Although computers had to be physically connected via a mess of cumbersome wires, it was nonetheless a revolutionary development in computer technology because it paved the way to the notion of computers working together towards a common goal.
Nowadays, the Internet is more ubiquitous than ever, perhaps even pervasive in some aspects—but that is a discussion for another day. Thanks to the invention of wireless connections through Wi-Fi, the Internet has become more accessible than ever. Its ease of use has cemented itself into daily life to the point that it has become a crucial necessity for the daily functioning of society itself.
Having such a significant role in daily life, it is important to understand the basics of how the Internet works. That is the objective of this article and the succeeding installments of this series.
As beginners of the web development landscape, it is often the case that the fundamentals are ignored in favor of the "trendy" and "flashy" technologies such as React, Node.js, ES6 Promises, and Flask.
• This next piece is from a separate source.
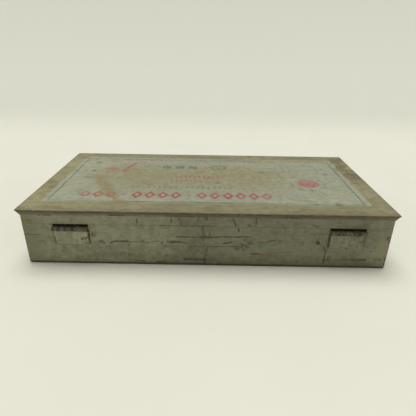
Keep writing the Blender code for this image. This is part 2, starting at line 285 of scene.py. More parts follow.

To fill in the gaps in knowledge, this series will serve as a basic, high-level overview of fundamental concepts in web development across its many "sub-disciplines", ranging from (but not limited to) front-end development, back-end development, networking, security, and workflows. Of course, the pedantic jargon and nitty-gritty details will have to be omitted in order to stay true to the heart of the topic. Analogies may also be employed, albeit rather roughly.
With that said, the first article in this series, How the Internet Works, will discuss the two core stakeholders of an Internet connection to the World Wide Web: the server and the client.
A common misconception about servers is that they are mostly large-scale mainframes stored in large rooms that cost a lot to maintain. Although this is true to some extent, servers are not always large supercomputers, as often portrayed in Hollywood films and popular media. In fact, a server can be any computer as long as it can accept and establish connections with other computers. A server can even be as simple as a smartphone—albeit rather ineffecient but nonetheless feasible.
NOTE: The word "computer" is loosely used here because a "computer" nowadays can arguably refer to a plethora of devices: PCs, laptops, tablets, Raspberry Pis, smartphones, and smart-appliances ("Internet of Things" devices) to name a few.
At its very core, the Internet connects two computers together. One of the two computers "owns" or "hosts" some data while the other "receives" that data (upon "requesting" it). The server literally serves the client. Indeed, that is the basic relationship of the server and the client. The server owns some data, resource, or service while the client requests to retrieve it.
To put it more concretely, the client is typically the user of a website, whereas the server serves the files of a website. The two computers essentially communicate with each other. It takes two to tango. 🕺💃
Now it is time to discuss what exactly happens when two computers in the Internet seek to communicate with each other. For example, let's say that a person wishes to access the DEV website using their favorite Internet browser. That person is now considered to be the client.1 Naturally, the client wishes to request the home page of DEV from one of the servers that host the entire DEV website.
NOTE: A web page and a website are two different ideas. A web page refers to the document being visually displayed to the user through an Internet browser. On the other hand, a website can refer to a bunch of related web pages, services, and platforms.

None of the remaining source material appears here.